■ **TO BE DONE**
Return every line of the material exactly.

■ **INFORMATION SUPPLIED**

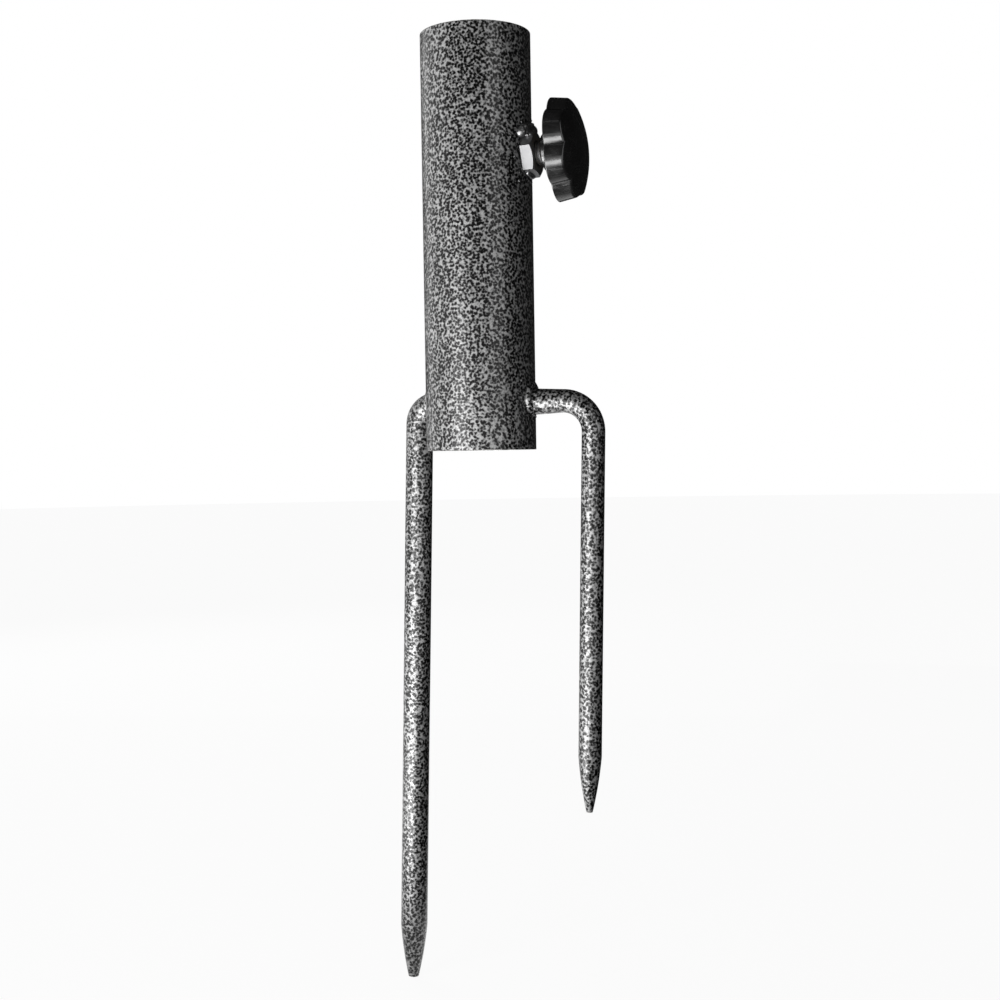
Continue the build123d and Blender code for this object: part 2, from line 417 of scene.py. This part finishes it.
# %% [markdown]
# ## The screw's thread
#
# A bare screw shows between the nut and the knob, and more of it as the knob is undone.
# A screw modifier could sweep a tooth round the axis, but its ends stay open. A grid is
# cleaner: its columns go round the screw, its rows follow the helix, and where one turn
# closes, each row meets the row that lies one pitch further on. Points beyond an end are
# pushed back to it, and the tooth gets lower there, which makes the chamfer.

# %% Build the threaded screw
AROUND = 64
TOOTH = ((0.0, 1.0), (0.125, 1.0), (0.31, 0.5), (0.5, 0.0), (0.625, 0.0), (0.81, 0.5))
TOOTH_DEPTH = 0.6134 * PITCH
END_CHAMFER = 0.8 * MM
WELDED = 0.001 * MM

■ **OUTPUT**
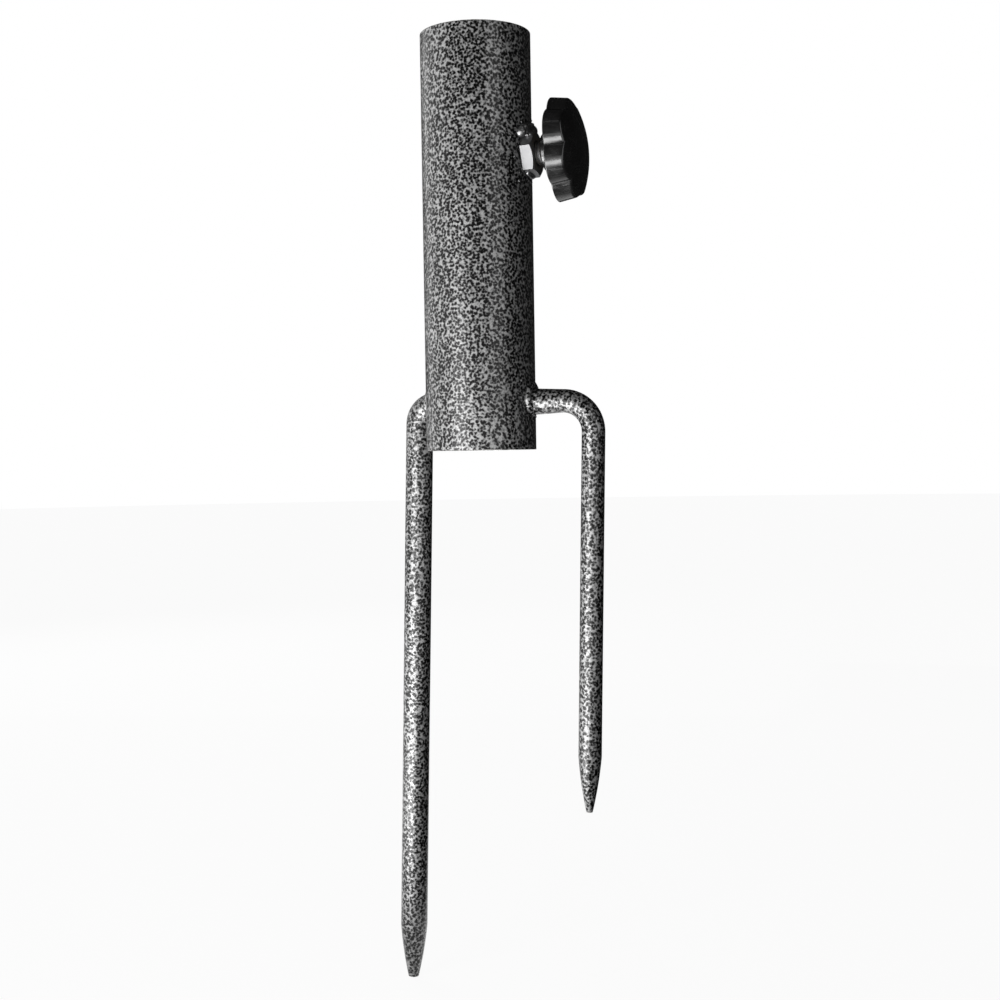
Continue the build123d and Blender code for this object: part 2, from line 417 of scene.py. This part finishes it.
# %% [markdown]
# ## The screw's thread
#
# A bare screw shows between the nut and the knob, and more of it as the knob is undone.
# A screw modifier could sweep a tooth round the axis, but its ends stay open. A grid is
# cleaner: its columns go round the screw, its rows follow the helix, and where one turn
# closes, each row meets the row that lies one pitch further on. Points beyond an end are
# pushed back to it, and the tooth gets lower there, which makes the chamfer.

# %% Build the threaded screw
AROUND = 64
TOOTH = ((0.0, 1.0), (0.125, 1.0), (0.31, 0.5), (0.5, 0.0), (0.625, 0.0), (0.81, 0.5))
TOOTH_DEPTH = 0.6134 * PITCH
END_CHAMFER = 0.8 * MM
WELDED = 0.001 * MM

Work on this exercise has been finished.